Possible Solution 2: Wouldn't a controller be a good replacement for the CLI and the webhook?

The controller can login to the current running nodes, execute the script. If the script succeeds, all good. If it doesn’t, it stops executing the script, cordons and drains the node. If a new node comes up, the controller can do the same there as well. It doesn’t need to care about if the pods are running on the node or node. It just does its job and exits.

The controller can support a RolloutScript and RollbackScript resource (to undo the change in case RolloutScript does something bad). If in case the RolloutScript errors, the controller will stop, execute the RollbackScript and won’t execute the script on any other nodes. By default RolloutScript would execute on only one node. After the user confirms everything is good, they have to edit the RolloutScript resource and set promoteTo: all to execute the script on all the nodes or promoteToLabelSelector: <node-labels-to-promote-to-here>.

Something like this:

image2

https://excalidraw.com/#json=tFEKt30nPr_5gbuYPT0RD,q8ZzLcm3hcp0eyTxuL0p9Q

Conclusion

I think whatever I want to do with Webhook, CLI or Controller can be done with a DaemonSet which runs pods in privileged mode like kubectl node-shell plugin.

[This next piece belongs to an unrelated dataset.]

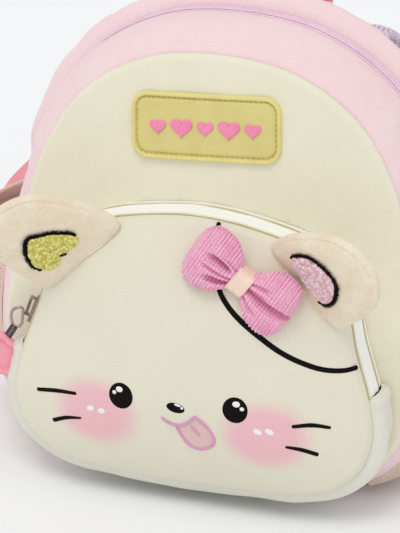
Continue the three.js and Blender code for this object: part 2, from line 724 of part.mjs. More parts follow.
function sidePocketWall(side, rises, columns, rows, thickness) {
  const grid = (lift) =>
    Array.from({ length: rows + 1 }, (_, i) =>
      Array.from({ length: columns + 1 }, (_, j) =>
        sidePocketPoint(side, j / columns, THREE.MathUtils.lerp(rises[0], rises[1], i / rows), lift),
      ),
    );
  return wallBetween(grid(SIDE_POCKET.seat + thickness), grid(SIDE_POCKET.seat));
}
const rimSpan = SIDE_POCKET.high - SIDE_POCKET.dip - SIDE_POCKET.low;
for (const [side, name] of [[-1, "left"], [1, "right"]]) {
  addPiece(
    "side_pocket_" + name,
    sidePocketWall(side, [0, 1], 10, 9, SIDE_POCKET.mesh),
    material.meshFabric,
  );
  addPiece(
    "side_binding_" + name,
    sidePocketWall(side, [1 + GAP / rimSpan, 1 + BINDING.height / rimSpan], 10, 1, BINDING.thickness),
    material.meshFabric,
  );
}

// The place and directions of a band at a share of its way: along it, across it and through it.
function bandFrame(route, share, across) {
  const curve = new THREE.CatmullRomCurve3(route, false, "centripetal");
  const p = curve.getPointAt(share);
  const t = curve.getTangentAt(share);
  const wide = across(share).clone();
  wide.addScaledVector(t, -wide.dot(t)).normalize();
  return { p, t, wide, thick: t.clone().cross(wide).normalize() };
}

// A flat band along a curve: across gives its width direction at a share of the way.
function band(route, steps, width, thickness, across, corners = 8) {
  const rings = Array.from({ length: steps + 1 }, (_, i) => {
    const share = i / steps;
    const { p, wide, thick } = bandFrame(route, share, across);
    const halfWide = width(share) / 2;
    const halfThick = thickness(share) / 2;
    return Array.from({ length: corners }, (_, k) => {
      const angle = ((k + 0.5) / corners) * 2 * Math.PI;
      const flat = Math.sign(Math.cos(angle)) * Math.min(1, Math.abs(Math.cos(angle)) * 1.082);
      const deep = Math.sign(Math.sin(angle)) * Math.min(1, Math.abs(Math.sin(angle)) * 1.6);
      return p
        .clone()
        .addScaledVector(wide, flat * halfWide)
        .addScaledVector(thick, deep * halfThick);
    });
  });
  return closedTube(rings);
}

const routePoint = (side) => ({ out, back, up }) =>
  new THREE.Vector3(
    side * out * halfWidth,
    backSeam + back * BODY.depth,
    PANEL.lift + up * PANEL.height,
  );
const constant = (value) => () => value;
// Width directions that turn smoothly from each stop to the next, evenly spaced along the way.
const turnThrough = (stops) => (share) => {
  const reach = share * (stops.length - 1);
  const i = Math.min(stops.length - 2, Math.floor(reach));
  return stops[i].clone().lerp(stops[i + 1], THREE.MathUtils.smoothstep(reach - i, 0, 1));
};

function boxSolid([x0, x1], [y0, y1], [z0, z1]) {
  const box = new THREE.BoxGeometry(x1 - x0, y1 - y0, z1 - z0);
  return solidOf(box.translate((x0 + x1) / 2, (y0 + y1) / 2, (z0 + z1) / 2));
}
const joined = (solids) => solids.reduce((all, next) => all.add(next));
const spread = (size) => [-size / 2, size / 2];

// A strap adjuster round the webbing: its end bars lie over the webbing and its middle bar under it.
function adjusterSolid() {
  const slot = WEBBING.thickness / 2 + ADJUSTER.slack;
  const inner = WEBBING.width / 2 + ADJUSTER.slack;
  const outer = ADJUSTER.width / 2;
  const [low, high] = spread(ADJUSTER.height);
  const deep = ADJUSTER.thickness / 2;
  const rail = (side) => boxSolid([low, high], side < 0 ? [-outer, -inner] : [inner, outer], [-deep, deep]);
  return joined([
    rail(-1),
    rail(1),
    boxSolid([low, low + ADJUSTER.bar], [-outer, outer], [slot, deep]),
    boxSolid([high - ADJUSTER.bar, high], [-outer, outer], [slot, deep]),
    boxSolid(spread(ADJUSTER.bar), [-outer, outer], [-deep, -slot]),
  ]);
}

// The straps: a padded upper part, and webbing through an adjuster to the bottom corner.
for (const [side, name] of [[-1, "left"], [1, "right"]]) {
  const sewn = ({ out, up }, thickness) =>
    onBack(side * out * halfWidth, PANEL.lift + up * PANEL.height, thickness);
  const padStart = sewn(STRAP_TOP, STRAP.thickness);
  const padRoute = [padStart, ...PAD_ROUTE.map(routePoint(side))];
  const padFar = padRoute.at(-1).clone();
  padFar.addScaledVector(padFar.clone().sub(padRoute.at(-2)).normalize(), GAP);
  const webbingEnd = sewn(WEBBING_END, WEBBING.thickness);
  const webbingRoute = [padRoute.at(-1), ...WEBBING_ROUTE.map(routePoint(side)), webbingEnd];
  const padWidth = (share) => THREE.MathUtils.lerp(STRAP.width, STRAP.endWidth, share);
  const padThick = (share) => STRAP.thickness * (0.55 + 0.45 * Math.min(1, 8 * Math.min(share, 1 - share)));
  const padEnd = new THREE.Vector3(0.6, 0, 0.8 * side);
  const padAcross = turnThrough([new THREE.Vector3(1, 0, 0), padEnd]);
  const pad = band(padRoute, 18, padWidth, padThick, padAcross);
  addPiece("strap_pad_" + name, seatedOnBack(pad), material.backFabric);
  const edgeUp = new THREE.Vector3(0, 0, side);
  const flatUp = new THREE.Vector3(0, -1, 0.6 * side);
  const webbingAcross = turnThrough([padEnd, flatUp, edgeUp, edgeUp]);
  const { width, thickness } = WEBBING;
  const webbing = band(webbingRoute, 26, constant(width), constant(thickness), webbingAcross, 4);
  const padSpace = band(
    [...padRoute.slice(0, -1), padFar],
    18,
    (share) => padWidth(share) + 2 * GAP,
    (share) => padThick(share) + 2 * GAP,
    padAcross,
  );
  const sewnWebbing = solidOf(webbing).subtract(backSpace).subtract(solidOf(padSpace));
  addPiece("strap_webbing_" + name, geometryOf(sewnWebbing), material.webbing);
  const { p, t, wide, thick } = bandFrame(webbingRoute, ADJUSTER.place, webbingAcross);
  const place = new THREE.Matrix4().makeBasis(t, wide, thick).setPosition(p);
  addPiece("strap_adjuster_" + name, geometryOf(adjusterSolid()).applyMatrix4(place), material.plastic);
}

// The carrying handle: webbing whose feet are sewn flat on the back and whose middle turns flat.
const handleTop = PANEL.lift + PANEL.height;
const handleSeat = onBack(HANDLE.reach, handleTop - HANDLE.foot, HANDLE.thickness).y;
const handleRoute = [
  { reach: -1, rise: -HANDLE.foot },
  { reach: -1, rise: 0 },
  { reach: -0.94, rise: HANDLE.rise * 0.5 },
  { reach: -0.5, rise: HANDLE.rise * 0.94 },
  { reach: 0, rise: HANDLE.rise },
  { reach: 0.5, rise: HANDLE.rise * 0.94 },
  { reach: 0.94, rise: HANDLE.rise * 0.5 },
  { reach: 1, rise: 0 },
  { reach: 1, rise: -HANDLE.foot },
].map(({ reach, rise }) => new THREE.Vector3(reach * HANDLE.reach, handleSeat, handleTop + rise));
const handleAcross = (share) => {
  const middle = THREE.MathUtils.smoothstep(0.5 - Math.abs(share - 0.5), 0.16, 0.36);
  return new THREE.Vector3(1 - middle, middle, 0);
};
const handleBand = band(
  handleRoute,
  34,
  constant(HANDLE.width),
  constant(HANDLE.thickness),
  handleAcross,
  4,
);
addPiece("handle", seatedOnBack(handleBand), material.webbing);

// A zip slider on its own axes: x along the zip, y across it, z out of the bag. A bridge on top
// holds what pulls it.
function sliderSolid() {
  const { length, width, thickness, bridge, opening, bar, reach } = SLIDER;
  const top = thickness + opening;
  return joined([
    boxSolid(spread(length), spread(width), [0, thickness]),
    boxSolid([-reach, -reach + bridge], spread(bar), [thickness - GAP, top]),
    boxSolid([reach - bridge, reach], spread(bar), [thickness - GAP, top]),
    boxSolid([-reach, reach], spread(bar), [top - GAP, top + bridge]),
  ]);
}
const threadHeight = SLIDER.thickness + SLIDER.opening / 2;

// A flat metal pull whose eye goes round the slider's bridge.
function pullSolid() {
  const { length, width, thickness, eyeWidth, eyeLength, rim } = PULL;
  const top = SLIDER.reach - SLIDER.bridge - CLEAR;
  const level = [threadHeight - thickness / 2, threadHeight + thickness / 2];
  const tab = boxSolid([top - length, top], spread(width), level);
  const window = boxSolid([top - rim - eyeLength, top - rim], spread(eyeWidth), [0, 2 * threadHeight]);
  return tab.subtract(window);
}

// Axes for a slider at a point of a gusset: up the zip, across it, and out.
function zipFrame(curve, along, point) {
  const e = edgeAt(curve, along);
  const up = new THREE.Vector3(e.outZ, 0, -e.outX).multiplyScalar(along < 0.5 ? 1 : -1);
  const out = new THREE.Vector3(e.outX, 0, e.outZ);
  return new THREE.Matrix4().makeBasis(up, out.clone().cross(up), out).setPosition(point);
}

const mainSliderPlace = zipFrame(
  panelLoop,
  mainSliderAlong,
  gussetPoint(mainSliderAlong, MAIN_ZIP.place, MAIN_ZIP.sink - CLEAR),
);
addPiece("main_zip_slider", geometryOf(sliderSolid()).applyMatrix4(mainSliderPlace), material.metal);
addPiece("main_zip_pull", geometryOf(pullSolid()).applyMatrix4(mainSliderPlace), material.metal);

// The pocket's slider, with a wire ring, a folded clip and a soft charm hanging from it.
const pocketSliderAlong = shareAtHeight(pocketLoop, POCKET_SLIDER.height);
const pocketSliderPlace = zipFrame(
  pocketLoop,
  pocketSliderAlong,
  pocketPoint(pocketSliderAlong, POCKET_ZIP.slitPlace, -CLEAR, POCKET_ZIP.swell),
);
addPiece("pocket_slider", geometryOf(sliderSolid()).applyMatrix4(pocketSliderPlace), material.metal);

const ringMiddle = RING.top - RING.length / 2;
const ringShape = (wire) =>
  new THREE.TorusGeometry(1, wire / RING.width, 6, 18)
    .scale(RING.length / 2, RING.width / 2, RING.width / 2)
    .translate(ringMiddle, 0, threadHeight);
addPiece("pocket_pull_ring", ringShape(RING.wire).applyMatrix4(pocketSliderPlace), material.metal);

const clipTop = RING.top - RING.length + RING.wire * 1.4;
const hangPlace = pocketSliderPlace
  .clone()
  .multiply(new THREE.Matrix4().makeTranslation(clipTop, 0, threadHeight))
  .multiply(new THREE.Matrix4().makeRotationY(radians(CLIP.swing)))
  .multiply(new THREE.Matrix4().makeRotationX(radians(CLIP.turn)));
const ringSpace = solidOf(
  ringShape(RING.wire + 2 * CLEAR).applyMatrix4(pocketSliderPlace).applyMatrix4(hangPlace.clone().invert()),
);
const charmTab = CLIP.length * 0.45;
const charmTop = -CLIP.length + charmTab;
const tabSolid = (grow) =>
  boxSolid(
    [charmTop - charmTab * 1.6, charmTop + grow],
    spread(CLIP.width * 0.62 + 2 * grow),
    spread(CLIP.thickness * 0.4 + 2 * grow),
  );
const clipSolid = boxSolid([-CLIP.length, 0], spread(CLIP.width), spread(CLIP.thickness));
addPiece(
  "pocket_pull_clip",
  geometryOf(clipSolid.subtract(ringSpace).subtract(tabSolid(CLEAR))).applyMatrix4(hangPlace),
  material.metal,
);

// The charm: a soft flower of five lobes with a raised border.
const charmLoop = Array.from({ length: CHARM.points }, (_, i) => {
  const angle = (i / CHARM.points) * 2 * Math.PI;
  const radius = 0.5 * (1 - CHARM.lobeDepth * (1 - Math.abs(Math.cos((CHARM.lobes * angle) / 2))));
  return [radius * CHARM.height * Math.cos(angle), radius * CHARM.width * Math.sin(angle)];
});
const charmHalf = (share) =>
  CHARM.thickness / 2 - (share < 0.8 ? CHARM.border : 0) - (share > 0.95 ? CHARM.border * 0.8 : 0);
const charmPlate = plate(
  charmLoop,
  [0.78, 0.86, 1],
  (x, z, share) => -charmHalf(share),
  (x, z, share) => charmHalf(share),
)
  .rotateX(Math.PI / 2)
  .translate(-CLIP.length - GAP - CHARM.height / 2, 0, 0);
addPiece(
  "pocket_pull_charm",
  geometryOf(solidOf(charmPlate).add(tabSolid(0))).applyMatrix4(hangPlace),
  material.softPink,
);

export default backpack;
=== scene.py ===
# %% [markdown]
# # A child's animal backpack, dressed in Blender
#
# The bag is a neoprene shell: a cream front panel, a pink gusset with a lilac zip, a padded
# back, and a front pocket that carries an animal's face, two plush ears and a bow.
# Its solids are loaded first, and every soft one is then replaced by a finer surface that is
# worked out with numpy from the same sizes. Lengths are in millimetres until the last step.

import bpy
import numpy as np
from mathutils import Matrix


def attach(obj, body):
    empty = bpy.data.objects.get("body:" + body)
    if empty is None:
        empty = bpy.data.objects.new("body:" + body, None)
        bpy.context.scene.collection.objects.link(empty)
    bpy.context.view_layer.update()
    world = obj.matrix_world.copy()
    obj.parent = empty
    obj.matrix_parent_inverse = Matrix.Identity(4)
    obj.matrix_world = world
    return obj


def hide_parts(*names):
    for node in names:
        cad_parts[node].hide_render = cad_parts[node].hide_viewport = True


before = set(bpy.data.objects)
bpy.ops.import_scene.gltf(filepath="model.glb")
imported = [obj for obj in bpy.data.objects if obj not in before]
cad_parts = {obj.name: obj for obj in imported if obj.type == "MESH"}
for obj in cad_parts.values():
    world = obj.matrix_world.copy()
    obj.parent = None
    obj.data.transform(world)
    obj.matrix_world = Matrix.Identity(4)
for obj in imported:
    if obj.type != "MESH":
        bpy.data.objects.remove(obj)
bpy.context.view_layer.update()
print("solids:", len(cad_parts))

# %% [markdown]
# ## The camera
#
# A long lens a little to the right of the bag's middle and above it looks slightly down, so
# that the base spreads towards us. Its three directions are written out as columns: to the
# right, up, and back out of the picture.

# %% Camera
CAMERA_PLACE, CAMERA_ANGLES, CAMERA_LENS = (0.5163, -1.8186, 0.8927), (16.46, 22.567, 1.837), 255.3
turn, tip, roll = np.radians(CAMERA_ANGLES)
back = np.array([np.sin(turn) * np.cos(tip), -np.cos(turn) * np.cos(tip), np.sin(tip)])
level = np.array([np.cos(turn), np.sin(turn), 0])
upward = np.cross(back, level)
right = np.cos(roll) * level + np.sin(roll) * upward
up = -np.sin(roll) * level + np.cos(roll) * upward
camera = bpy.data.objects.new("camera", bpy.data.cameras.new("camera"))
bpy.context.scene.collection.objects.link(camera)
camera.data.lens = CAMERA_LENS
camera.data.clip_end = 50
pose = np.eye(4)
pose[:3, 0], pose[:3, 1], pose[:3, 2] = right, up, back
pose[:3, 3] = CAMERA_PLACE
camera.matrix_world = Matrix(pose.tolist())
bpy.context.scene.camera = camera
print("camera at", pose[:3, 3])

# %% [markdown]
# ## Curves
#
# Every outline of the bag is a smooth closed curve through a few points. The curve is sampled
# finely once, and a place on it is then looked up by its share of the whole length. A Bezier
# curve object would draw the same line, but the surfaces below need to look up any place on it.

# %% Smooth curves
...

DaemonSet can be run only on selected nodes:

If you specify a .spec.template.spec.nodeSelector, then the DaemonSet controller will create Pods on nodes which match that node selector. Likewise if you specify a .spec.template.spec.affinity, then DaemonSet controller will create Pods on nodes which match that node affinity. If you do not specify either, then the DaemonSet controller will create Pods on all nodes.

https://kubernetes.io/docs/concepts/workloads/controllers/daemonset/#running-pods-on-select-nodes

The real value my controller would add is looking at the DaemonSet, see if the pod executed the script successfully and if it did, reflect that status in the CR, expand the targets for the DaemonSet. If it didn’t, based on onFailure policy, re-run the DaemonSet with exponential backoff or give up.

I don’t see creating such a controller/CLI/webhook as valuable enough. Hence, I am giving up on this idea.